100_4265.JPGWTF was this? Better yet, $3????? I didn't even care if it worked or not! It was $3! It's an Atari 65XE Game Console! I guess it's fairly rare, I don't know. I owned about 4 Atari 800XL units and by this time, I really didn't care to own any other units, but $3!!! So, in Atari lore, Atari had released the 5200 game system with odd keypad joysticks. It was a gaming console that could have easily been used as a computer, but was sold as the next VCS. It played all the games that my 800xl played. All the software made previously would work on this. No improvements other than the 80's colors that were all the rage for electronics at the time.  So this was the 5200 game system with basic computing abilities.  Atari was re-marketing low end machines in the image of their "fake windows" operating system ST computers. Too little, too late.

100_4269.JPGHere's a closer view of the body of this unit. I took it home, hooked it to my old familiar black and white TV which served as my computer monitor, and it worked like a charm. I never tried running it past the familiar test screen and running the only cartridge I own, Donkey Kong. It's very faithful to the arcade game, but I was never a huge fan. I think I got it with the Atari disk drive I bought from a friend.  No biggy. I was really far from using this as a computer system, since I had the Smith Corona word processor. It was $3!!! How could I not buy it? Uh oh... Dead weevil in the cartridge slot. Pictures don't lie.

100_4272.JPGIt even looks like an 80's Mall. Zig Zags were popular in the early 80's. It implies HIGH TECH. I know of one small shopping center that still sports this design, but I remember when Westgate Mall here opened their new "extension" wing which was set up like a zig zag and did have a Radio Shack and an arcade in it.
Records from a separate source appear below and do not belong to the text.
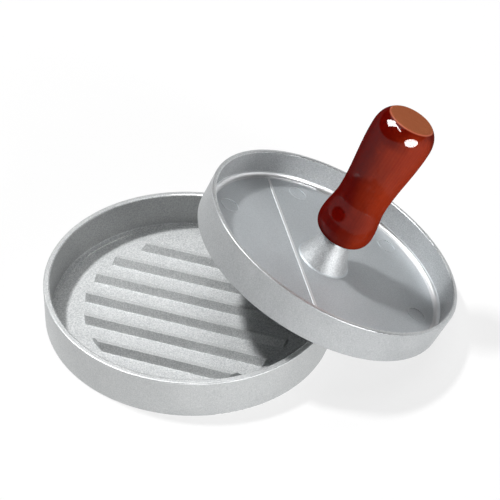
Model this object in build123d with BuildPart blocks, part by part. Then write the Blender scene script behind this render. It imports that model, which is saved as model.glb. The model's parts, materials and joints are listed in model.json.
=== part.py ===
from build123d import *
import os
from math import asin, atan2, cos, degrees, hypot, radians, sin

# Burger press in two cast halves: a shallow round pan and a plunger that fits into it.
# The plunger leans on the pan's rim, as it is put down between two patties.
# Millimetres. Origin at the centre of the pan's underside, +Z up, +X towards the lean.

os.makedirs("parts", exist_ok=True)

# Pan
pan_radius = 61.5
pan_height = 18.6
pan_outer_draft = 0.5
pan_rim = 2.7
pan_inner_draft = 0.4
pan_floor = 2.0
pan_foot_round = 0.9
rim_round = 0.6
ledge_width = 2.1
ledge_height = 0.6

# Grill ribs with sloping flanks, cut off along a circle, in the pan and under the plunger
rib_count = 6
rib_foot_width = 5.9
rib_pitch = 13.36
rib_circle = 44.8
rib_taper = 36
rib_edge_round = 0.3
pan_rib_height = 3.0
pan_rib_turn = -27.4
press_rib_height = 1.5

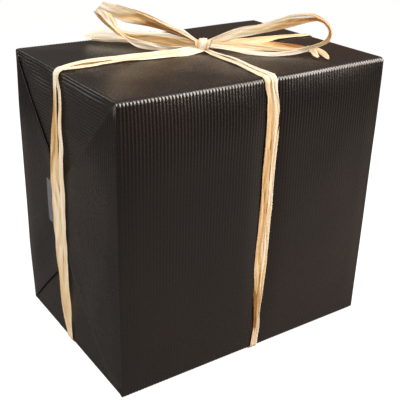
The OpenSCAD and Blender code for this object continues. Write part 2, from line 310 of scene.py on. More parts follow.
def raffia_straw():
    """Raffia: cream where flat, tan to orange-brown painted shade in the folds, with lengthwise fibre
    lines.

    The strand attribute holds the length along, the place across in mm and the tone, painted shade, from 0
    to 1.
    """
    if "raffia straw" in bpy.data.materials:
        return bpy.data.materials["raffia straw"]
    looks = bpy.context.scene.gift_raffia
    material, tree, shader = new_material("raffia straw")
    strand = add(tree, "ShaderNodeAttribute", (-1200, 0), attribute_name="strand")
    split = add(tree, "ShaderNodeSeparateXYZ", (-1000, -200))
    stretch = add(tree, "ShaderNodeVectorMath", (-1000, 100), operation="MULTIPLY")
    stretch.inputs[1].default_value = (0.03, 1.5, 3.0)
    lines = add(tree, "ShaderNodeTexNoise", (-800, 100), in_Scale=1.0, in_Detail=4.0, in_Roughness=0.6)
    patch = add(tree, "ShaderNodeVectorMath", (-1000, 300), operation="MULTIPLY")
    patch.inputs[1].default_value = (0.035, 0.22, 5.0)
    cloud = add(tree, "ShaderNodeTexNoise", (-800, 300), in_Scale=1.0, in_Detail=2.0)
    streak = add(tree, "ShaderNodeMath", (-600, 100), operation="MULTIPLY_ADD", in_1=0.30, in_2=-0.15)
    blotch = add(tree, "ShaderNodeMath", (-600, 300), operation="MULTIPLY_ADD", in_1=0.7, in_2=-0.35)
    tone = add(tree, "ShaderNodeMath", (-400, 0), operation="ADD")
    # Adds the strand's tone, painted shade of folds and shaded strands, to the random streaks and blotches
    total = add(tree, "ShaderNodeMath", (-250, 0), operation="ADD", use_clamp=True)
    # From the straw's own cream and straw colour to tan and shade, the painted shade of folds and strands
    # in shadow
    colour = ramp(tree, (-100, 100), [
        (0.12, tuple(looks.light)),
        (0.42, tuple(looks.straw)),
        (0.7, tuple(looks.tan)),
        (0.97, tuple(looks.shade)),
    ])
    bump = add(tree, "ShaderNodeBump", (0, -300), in_Strength=0.5, in_Distance=0.0002)
    wire(
        tree, (strand, "Vector", split, 0), (strand, "Vector", stretch, 0),
        (strand, "Vector", patch, 0), (stretch, 0, lines, "Vector"), (patch, 0, cloud, "Vector"),
        (lines, "Fac", streak, 0), (cloud, "Fac", blotch, 0), (streak, 0, tone, 0),
        (blotch, 0, tone, 1), (tone, 0, total, 0), (split, "Z", total, 1), (total, 0, colour, 0),
        (colour, 0, shader, "Base Color"), (colour, 0, shader, "Emission Color"),
        (lines, "Fac", bump, "Height"), (bump, 0, shader, "Normal"),
    )
    shader.inputs["Roughness"].default_value = 0.6
    shader.inputs["Specular IOR Level"].default_value = 0.2
    # Painted light: a faint glow in the straw's own colour lifts its shade, standing in for light that
    # thin straw lets through
    shader.inputs["Emission Strength"].default_value = 0.13
    return material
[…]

It was a 10 store addition plus rest rooms and a new entrance. When the mall was waning, it was a nail shop and a community room, so other than when it was built, it was never a very popular wing. It was a better way to put two joysticks into the game rather than flat sided. If you pulled on the joystick, you had an easier time pulling it out rather than pulling the whole computer up and across the room and hitting your winning friend in the head with it. Or, you just trashed the joystick... 

100_4270.JPG I believe you can hook this to a monitor via RCA cables. Don't know if I'd tried this, but it makes sense because monitor style TVs were becoming a thing in the 80's, It did have Atari's peripheral cable that was an Atari thing. The "round" jack was I believe was for the keyboard. Sure looks like a PS/2 jack. I wonder if I could use the keyboard on a PC with an adapter. Who cares. 

100_4273.JPG A little bonus content. Here is the worst way to store programs, however, it was a way to store programs. Now, I had the one that matched the 800xl. It was the 810 or 1040 or 69 hehhehehehhehehhehehhe. Ahem. I think I got this one cheap from a thrift shop as well. It was the recorder designed for the Atari 400 and 800. You know, when disk drives  were half the price of the computer you buy. These drives were only about a 1/4 the price or less, so I was lucky to have one. I only own one pre-recorded program file "Bruce Lee", and it took 20 minutes to load into 48k of memory! Slow slow slow was the speed. You had to use a better tape, because cheap tapes I used were only good for a few tries until they wouldn't load. This moved at the same speed that you listened to tapes normally. It did allow the making of games where you started the game loading, then it tripped a load sequence that played the tape. Of course, you would hear a high pitched loading noise over what was playing, but in 1985 tech, that was worthless :) It's why I never looked back once I had a disk drive. Ahhh yes, computer debris. BBBBBzzzzzzzz SQUEEEEEEE  Bzzzzzzzzzzzzzz SQUEEEEEEEE. Of course, when Colecovision decided to make their new computer system called ADAM use tape as a primary storage system, they tried using a high speed version. It made all tapes shred their magnetic materials pretty quick. Spent $60 on a spreadsheet program? How come it doesn't load after using it 10 times???  1982 video game crash. We all fall down.